** Begin RECORDS TO USE **

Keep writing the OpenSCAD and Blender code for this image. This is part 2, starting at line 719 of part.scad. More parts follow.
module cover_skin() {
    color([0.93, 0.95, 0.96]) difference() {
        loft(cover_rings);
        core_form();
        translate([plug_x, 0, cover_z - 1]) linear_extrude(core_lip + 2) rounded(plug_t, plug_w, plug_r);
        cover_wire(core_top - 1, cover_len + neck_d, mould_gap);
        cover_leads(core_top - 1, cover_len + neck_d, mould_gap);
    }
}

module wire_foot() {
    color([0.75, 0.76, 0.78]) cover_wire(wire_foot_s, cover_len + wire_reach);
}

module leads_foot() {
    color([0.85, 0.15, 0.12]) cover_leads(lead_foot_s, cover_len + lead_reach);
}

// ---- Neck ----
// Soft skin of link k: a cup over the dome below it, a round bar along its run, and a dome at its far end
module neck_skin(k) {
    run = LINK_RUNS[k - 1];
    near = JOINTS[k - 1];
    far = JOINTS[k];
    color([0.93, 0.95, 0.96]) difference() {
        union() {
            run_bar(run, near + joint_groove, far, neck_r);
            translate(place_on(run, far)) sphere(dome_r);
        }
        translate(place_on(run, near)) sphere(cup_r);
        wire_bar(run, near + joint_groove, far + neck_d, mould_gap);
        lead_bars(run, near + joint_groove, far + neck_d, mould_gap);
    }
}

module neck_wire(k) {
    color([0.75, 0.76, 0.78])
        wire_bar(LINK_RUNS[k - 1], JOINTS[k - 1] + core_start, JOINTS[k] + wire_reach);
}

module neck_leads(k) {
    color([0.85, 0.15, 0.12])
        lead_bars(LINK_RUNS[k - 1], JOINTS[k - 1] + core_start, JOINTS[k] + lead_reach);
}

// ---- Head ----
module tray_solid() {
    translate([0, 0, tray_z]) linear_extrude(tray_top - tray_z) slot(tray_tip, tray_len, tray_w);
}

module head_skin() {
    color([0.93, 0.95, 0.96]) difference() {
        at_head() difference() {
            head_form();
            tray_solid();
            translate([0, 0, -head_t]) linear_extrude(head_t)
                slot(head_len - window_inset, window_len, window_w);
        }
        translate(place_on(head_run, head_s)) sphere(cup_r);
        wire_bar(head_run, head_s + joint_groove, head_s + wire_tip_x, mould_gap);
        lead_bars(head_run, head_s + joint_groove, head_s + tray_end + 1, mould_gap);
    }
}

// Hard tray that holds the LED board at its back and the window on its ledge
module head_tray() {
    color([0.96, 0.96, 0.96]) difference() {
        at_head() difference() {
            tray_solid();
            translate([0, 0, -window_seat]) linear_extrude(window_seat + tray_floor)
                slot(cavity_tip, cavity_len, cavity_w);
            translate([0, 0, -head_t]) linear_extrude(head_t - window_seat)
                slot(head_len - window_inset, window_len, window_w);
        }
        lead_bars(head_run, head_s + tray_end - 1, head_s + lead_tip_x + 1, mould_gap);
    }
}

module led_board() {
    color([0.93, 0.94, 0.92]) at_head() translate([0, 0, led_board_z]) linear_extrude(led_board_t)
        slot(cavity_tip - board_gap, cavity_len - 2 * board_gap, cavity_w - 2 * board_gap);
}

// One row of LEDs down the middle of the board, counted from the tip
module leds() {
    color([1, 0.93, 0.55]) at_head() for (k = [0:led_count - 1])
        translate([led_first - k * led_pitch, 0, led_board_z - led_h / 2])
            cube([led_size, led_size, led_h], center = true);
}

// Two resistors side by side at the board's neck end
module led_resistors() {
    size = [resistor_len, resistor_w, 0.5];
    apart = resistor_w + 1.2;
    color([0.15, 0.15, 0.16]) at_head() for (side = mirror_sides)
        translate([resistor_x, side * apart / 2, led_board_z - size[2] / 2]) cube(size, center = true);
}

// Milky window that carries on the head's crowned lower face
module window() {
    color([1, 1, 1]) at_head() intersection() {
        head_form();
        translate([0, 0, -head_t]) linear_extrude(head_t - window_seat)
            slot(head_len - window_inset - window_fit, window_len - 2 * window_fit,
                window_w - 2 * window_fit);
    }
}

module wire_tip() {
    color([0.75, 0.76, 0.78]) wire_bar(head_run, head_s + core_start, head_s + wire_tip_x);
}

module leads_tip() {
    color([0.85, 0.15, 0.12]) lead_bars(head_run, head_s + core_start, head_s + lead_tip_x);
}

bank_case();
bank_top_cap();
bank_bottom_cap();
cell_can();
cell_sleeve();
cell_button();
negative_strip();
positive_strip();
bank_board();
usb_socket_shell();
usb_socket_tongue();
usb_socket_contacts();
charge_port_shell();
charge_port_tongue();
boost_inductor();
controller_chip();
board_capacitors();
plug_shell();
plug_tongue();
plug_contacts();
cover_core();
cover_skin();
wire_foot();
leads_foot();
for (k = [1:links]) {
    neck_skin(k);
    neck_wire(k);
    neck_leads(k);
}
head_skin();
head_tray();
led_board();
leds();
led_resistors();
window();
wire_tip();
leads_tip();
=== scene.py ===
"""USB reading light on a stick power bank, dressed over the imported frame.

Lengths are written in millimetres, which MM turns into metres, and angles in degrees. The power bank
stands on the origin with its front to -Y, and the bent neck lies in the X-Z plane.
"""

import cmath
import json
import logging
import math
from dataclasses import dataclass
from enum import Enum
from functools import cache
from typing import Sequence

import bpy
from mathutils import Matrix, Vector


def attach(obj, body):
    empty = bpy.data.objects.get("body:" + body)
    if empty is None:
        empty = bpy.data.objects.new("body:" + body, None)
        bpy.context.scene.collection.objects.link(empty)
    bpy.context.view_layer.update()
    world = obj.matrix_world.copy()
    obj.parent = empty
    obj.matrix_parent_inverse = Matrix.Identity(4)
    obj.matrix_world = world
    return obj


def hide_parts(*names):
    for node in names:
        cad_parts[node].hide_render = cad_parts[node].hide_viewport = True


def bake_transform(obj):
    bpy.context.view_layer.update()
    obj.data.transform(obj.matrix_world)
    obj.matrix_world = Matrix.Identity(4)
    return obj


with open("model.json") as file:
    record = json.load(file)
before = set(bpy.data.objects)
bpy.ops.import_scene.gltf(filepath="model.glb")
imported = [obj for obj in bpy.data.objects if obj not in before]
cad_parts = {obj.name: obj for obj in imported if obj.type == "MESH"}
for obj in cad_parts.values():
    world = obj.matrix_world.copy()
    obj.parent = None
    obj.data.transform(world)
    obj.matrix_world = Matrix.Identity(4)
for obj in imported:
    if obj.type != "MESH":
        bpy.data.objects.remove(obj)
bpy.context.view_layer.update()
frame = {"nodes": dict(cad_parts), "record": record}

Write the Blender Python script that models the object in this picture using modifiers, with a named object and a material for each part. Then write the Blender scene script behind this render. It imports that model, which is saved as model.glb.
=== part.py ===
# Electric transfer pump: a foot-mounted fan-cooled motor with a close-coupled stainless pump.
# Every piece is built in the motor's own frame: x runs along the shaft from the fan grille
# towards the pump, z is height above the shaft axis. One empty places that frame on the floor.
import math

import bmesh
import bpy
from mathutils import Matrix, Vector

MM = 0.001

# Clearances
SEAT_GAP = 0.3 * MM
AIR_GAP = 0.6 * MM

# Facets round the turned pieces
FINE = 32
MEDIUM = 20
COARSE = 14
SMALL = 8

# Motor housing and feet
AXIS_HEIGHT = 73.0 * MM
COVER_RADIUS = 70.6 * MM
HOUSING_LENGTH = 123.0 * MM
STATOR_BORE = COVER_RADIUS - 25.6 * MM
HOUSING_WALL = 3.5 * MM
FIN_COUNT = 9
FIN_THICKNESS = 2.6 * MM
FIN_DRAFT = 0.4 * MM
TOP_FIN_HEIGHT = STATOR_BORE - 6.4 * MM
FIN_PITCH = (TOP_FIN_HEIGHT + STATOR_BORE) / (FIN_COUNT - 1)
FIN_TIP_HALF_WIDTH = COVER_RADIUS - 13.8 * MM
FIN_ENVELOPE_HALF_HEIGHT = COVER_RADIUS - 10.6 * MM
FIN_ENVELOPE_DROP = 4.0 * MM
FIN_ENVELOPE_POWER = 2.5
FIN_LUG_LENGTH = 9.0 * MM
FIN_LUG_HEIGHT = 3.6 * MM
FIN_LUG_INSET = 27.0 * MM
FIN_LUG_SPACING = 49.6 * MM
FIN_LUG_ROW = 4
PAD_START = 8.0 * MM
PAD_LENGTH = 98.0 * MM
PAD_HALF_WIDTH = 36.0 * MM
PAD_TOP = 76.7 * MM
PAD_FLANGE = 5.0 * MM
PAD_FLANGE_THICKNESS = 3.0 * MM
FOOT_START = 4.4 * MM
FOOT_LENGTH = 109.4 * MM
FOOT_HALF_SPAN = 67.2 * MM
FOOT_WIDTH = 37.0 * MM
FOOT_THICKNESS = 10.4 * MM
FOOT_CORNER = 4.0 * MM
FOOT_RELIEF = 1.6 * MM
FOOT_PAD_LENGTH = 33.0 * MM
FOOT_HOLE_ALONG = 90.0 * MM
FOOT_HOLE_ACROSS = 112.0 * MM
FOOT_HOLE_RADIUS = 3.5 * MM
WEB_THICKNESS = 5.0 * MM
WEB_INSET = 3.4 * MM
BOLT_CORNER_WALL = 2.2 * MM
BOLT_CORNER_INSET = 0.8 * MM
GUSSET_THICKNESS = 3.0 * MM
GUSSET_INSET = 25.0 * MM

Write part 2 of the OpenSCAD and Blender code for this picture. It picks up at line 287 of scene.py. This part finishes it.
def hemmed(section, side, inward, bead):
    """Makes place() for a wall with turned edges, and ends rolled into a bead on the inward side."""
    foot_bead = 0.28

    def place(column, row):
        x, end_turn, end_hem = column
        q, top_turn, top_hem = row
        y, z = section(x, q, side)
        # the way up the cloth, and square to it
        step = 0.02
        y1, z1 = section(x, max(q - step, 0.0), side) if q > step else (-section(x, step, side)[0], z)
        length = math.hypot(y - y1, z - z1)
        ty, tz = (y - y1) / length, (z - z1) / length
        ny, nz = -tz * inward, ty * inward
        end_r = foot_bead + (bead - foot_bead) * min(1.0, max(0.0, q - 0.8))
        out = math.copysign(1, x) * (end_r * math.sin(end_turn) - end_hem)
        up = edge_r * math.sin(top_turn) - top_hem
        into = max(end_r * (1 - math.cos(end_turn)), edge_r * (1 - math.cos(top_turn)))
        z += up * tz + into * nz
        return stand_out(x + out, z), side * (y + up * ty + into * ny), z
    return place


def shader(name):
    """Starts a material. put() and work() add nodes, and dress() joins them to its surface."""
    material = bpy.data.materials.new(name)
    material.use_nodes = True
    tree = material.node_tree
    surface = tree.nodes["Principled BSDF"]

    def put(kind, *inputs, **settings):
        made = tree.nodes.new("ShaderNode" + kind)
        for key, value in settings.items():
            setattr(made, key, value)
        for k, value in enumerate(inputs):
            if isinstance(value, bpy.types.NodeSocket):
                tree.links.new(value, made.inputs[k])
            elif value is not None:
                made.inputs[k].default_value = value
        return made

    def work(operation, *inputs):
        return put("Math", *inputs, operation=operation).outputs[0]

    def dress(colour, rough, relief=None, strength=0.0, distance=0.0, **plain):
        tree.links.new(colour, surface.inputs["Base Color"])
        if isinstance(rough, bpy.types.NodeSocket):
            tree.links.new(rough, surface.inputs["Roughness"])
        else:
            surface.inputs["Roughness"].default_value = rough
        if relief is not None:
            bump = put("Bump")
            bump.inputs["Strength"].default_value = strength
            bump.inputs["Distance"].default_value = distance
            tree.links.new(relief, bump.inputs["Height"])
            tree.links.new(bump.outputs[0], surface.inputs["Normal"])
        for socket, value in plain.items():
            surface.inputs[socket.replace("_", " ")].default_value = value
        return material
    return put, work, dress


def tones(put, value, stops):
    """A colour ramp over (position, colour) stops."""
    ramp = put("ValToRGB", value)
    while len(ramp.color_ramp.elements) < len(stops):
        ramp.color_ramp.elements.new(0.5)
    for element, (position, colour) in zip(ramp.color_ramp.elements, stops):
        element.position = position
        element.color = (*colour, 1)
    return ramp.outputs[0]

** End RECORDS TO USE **

▶ **THE PROBLEM**: Using the entries above, give again exactly the lines from the line holding "bank_case();" through the line holding "bpy.context.scene.collection.objects.link(empty)". Include both end lines and nothing else.

▶ **WRITTEN ANSWER**:
bank_case();
bank_top_cap();
bank_bottom_cap();
cell_can();
cell_sleeve();
cell_button();
negative_strip();
positive_strip();
bank_board();
usb_socket_shell();
usb_socket_tongue();
usb_socket_contacts();
charge_port_shell();
charge_port_tongue();
boost_inductor();
controller_chip();
board_capacitors();
plug_shell();
plug_tongue();
plug_contacts();
cover_core();
cover_skin();
wire_foot();
leads_foot();
for (k = [1:links]) {
    neck_skin(k);
    neck_wire(k);
    neck_leads(k);
}
head_skin();
head_tray();
led_board();
leds();
led_resistors();
window();
wire_tip();
leads_tip();
=== scene.py ===
"""USB reading light on a stick power bank, dressed over the imported frame.

Lengths are written in millimetres, which MM turns into metres, and angles in degrees. The power bank
stands on the origin with its front to -Y, and the bent neck lies in the X-Z plane.
"""

import cmath
import json
import logging
import math
from dataclasses import dataclass
from enum import Enum
from functools import cache
from typing import Sequence

import bpy
from mathutils import Matrix, Vector


def attach(obj, body):
    empty = bpy.data.objects.get("body:" + body)
    if empty is None:
        empty = bpy.data.objects.new("body:" + body, None)
        bpy.context.scene.collection.objects.link(empty)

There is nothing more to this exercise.